5 Dumbest Things People Wrote About The OxStu

By Unknown Author

'The OxStu Has A Tawdry Tabloid Style'

Yes. And back in the 16th century when the word 'tawdry' was last used... A real classic this one, coming as it does from someone who is most famous for lying and running around LMH quad with his trousers down. But, you see, this is exactly what's wrong with the interview procedure. It weeds out Northern Comprehensive schoolgirls and yet seems to let in people called Theopold who use words like 'tawdry' in everyday conversation - eg. 'How was the party last night?' 'Hmm, it was a tawdry, tawdry affair and yet we japed until yonder thrixpebble didst arise young coxswain'. Twat.

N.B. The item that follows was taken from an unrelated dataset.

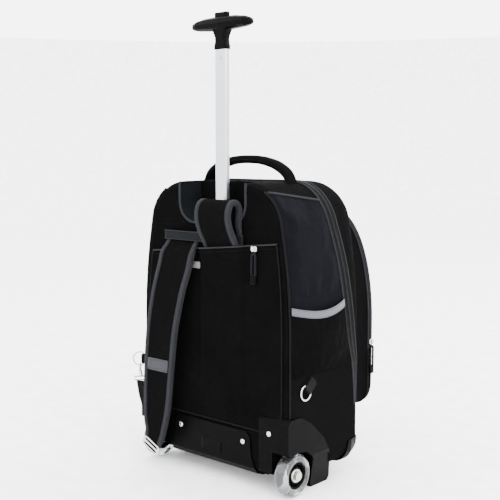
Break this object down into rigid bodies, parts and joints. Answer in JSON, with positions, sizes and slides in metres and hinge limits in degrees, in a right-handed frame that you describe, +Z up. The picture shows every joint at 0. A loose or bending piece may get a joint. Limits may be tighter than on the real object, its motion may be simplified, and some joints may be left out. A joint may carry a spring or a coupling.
{
  "type": "wheeled backpack",
  "caption": "Wheeled backpack with a telescoping T-grip pull handle in a back bay, zipped front and back pockets, side pockets, a grab handle and padded straps, on wheels and moulded feet.",
  "frame": {"origin": "on the floor, under the middle of the bounding box", "axes": "+X to the bag's right-hand wheel, +Y from the back panel with the straps to the front pocket, +Z up"},
  "size_m": [0.3758, 0.3044, 0.775],
  "materials": {
    "black_cloth": "woven polyester, matt",
    "side_cloth": "fine twill, slight sheen",
    "mesh_cloth": "knitted, matt",
    "zip_cloth": "zip tape with a moulded coil",
    "slate_webbing": "ribbed webbing, matt",
    "reflective_cloth": "smooth reflective coating",
    "black_plastic": "fine moulded grain",
    "aluminium_tube": "satin anodised",
    "bright_steel": "plated, bright",
    "clear_tyre": "clear, polished"
  },
  "bodies": {
    "bag": {"back_panel": "black_cloth", "top_panel": "black_cloth", "base_panel": "black_cloth", "front_panel": "black_cloth", "pocket_gusset": "black_cloth", "pocket_front": "black_cloth", "grab_handle": "black_cloth", "strap_right": "black_cloth", "strap_left": "black_cloth", "dring_tab_right": "black_cloth", "dring_tab_left": "black_cloth", "lower_webbing": "black_cloth", "side_panel_right": "side_cloth", "side_panel_left": "side_cloth", "back_pocket": "mesh_cloth", "side_pocket_right": "mesh_cloth", "side_pocket_left": "mesh_cloth", "main_zipper": "zip_cloth", "pocket_zipper": "zip_cloth", "pocket_zip_puller": "slate_webbing", "main_zip_puller": "slate_webbing", "back_zip_puller": "slate_webbing", "handle_bay": "slate_webbing", "strap_band": "slate_webbing", "pocket_trim_right": "reflective_cloth", "pocket_trim_left": "reflective_cloth", "strap_tab": "reflective_cloth", "tube_collar": "black_plastic", "wheel_housing_right": "black_plastic", "wheel_housing_left": "black_plastic", "kick_plate": "black_plastic", "corner_guard_right": "black_plastic", "corner_guard_left": "black_plastic", "outer_tube": "aluminium_tube", "pocket_zip_slider": "bright_steel", "main_zip_slider": "bright_steel", "back_zip_slider": "bright_steel", "name_plate": "bright_steel", "dring_right": "bright_steel", "dring_left": "bright_steel", "snap_hook": "bright_steel", "strap_slider": "bright_steel", "axle_right": "bright_steel", "axle_left": "bright_steel", "kick_rivet_right": "bright_steel", "kick_rivet_left": "bright_steel", "housing_rivet_right": "bright_steel", "housing_rivet_left": "bright_steel"},
    "mast": {"inner_tube": "aluminium_tube", "tube_plug": "black_plastic", "tube_pin": "bright_steel", "grip": "black_plastic"},
    "button": {"grip_button": "black_plastic"},
    "wheel_right": {"tyre_right": "clear_tyre", "hub_right": "black_plastic", "bearing_right": "bright_steel"},
    "wheel_left": {"tyre_left": "clear_tyre", "hub_left": "black_plastic", "bearing_left": "bright_steel"}
  },
  "joints": [
    {"name": "handle_slide", "type": "slide", "parent": "bag", "child": "mast", "axis": [0, 0, 1], "range_m": [-0.262, 0]},
    {"name": "button_press", "type": "slide", "parent": "mast", "child": "button", "axis": [0, 0, 1], "range_m": [-0.004, 0], "stiffness_N_per_m": 1500, "springref_m": 0.001},
    {"name": "wheel_right_spin", "type": "hinge", "parent": "bag", "child": "wheel_right", "pos_m": [0.16115, -0.0906, 0.035], "axis": [1, 0, 0], "continuous": true},
    {"name": "wheel_left_spin", "type": "hinge", "parent": "bag", "child": "wheel_left", "pos_m": [-0.14645, -0.0906, 0.035], "axis": [1, 0, 0], "continuous": true}
  ]
}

'I find your completely biased approach to the University Police unacceptable'

Not really a question of bias, this one. More a case of having the ability to identify crapness. You see, the Uni police are crap. They would find it quite remarkably hard to organise a all-female choir in a nunnery without causing someone unnecessary harm for no apparent reason.

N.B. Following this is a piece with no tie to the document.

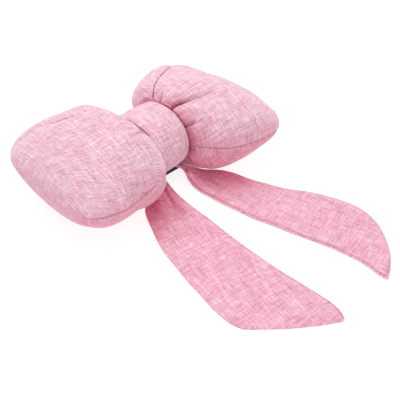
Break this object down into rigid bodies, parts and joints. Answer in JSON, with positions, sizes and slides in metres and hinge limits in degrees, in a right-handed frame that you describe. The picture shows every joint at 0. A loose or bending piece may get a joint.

'An Elite University Deserves An Elite Newspaper'

Yes. And universities with an exaggerated sense of their own importance and an entrance procedure that values bullshitting and the ability to appear intellectual over actual ability and genuine intelligence deserve a newspaper which... Oh, hold on we've already got one.

'The OxStu Sinks As The Cherwell Rises'

Yes. And so does hot air. There are very few things in life more tragic than newspapers who need to inform their readership on the front page that they're not shit. Particularly when the fact that the newspaper in question contains a column written by Kieron Quirke, is a clear admission of the opposite.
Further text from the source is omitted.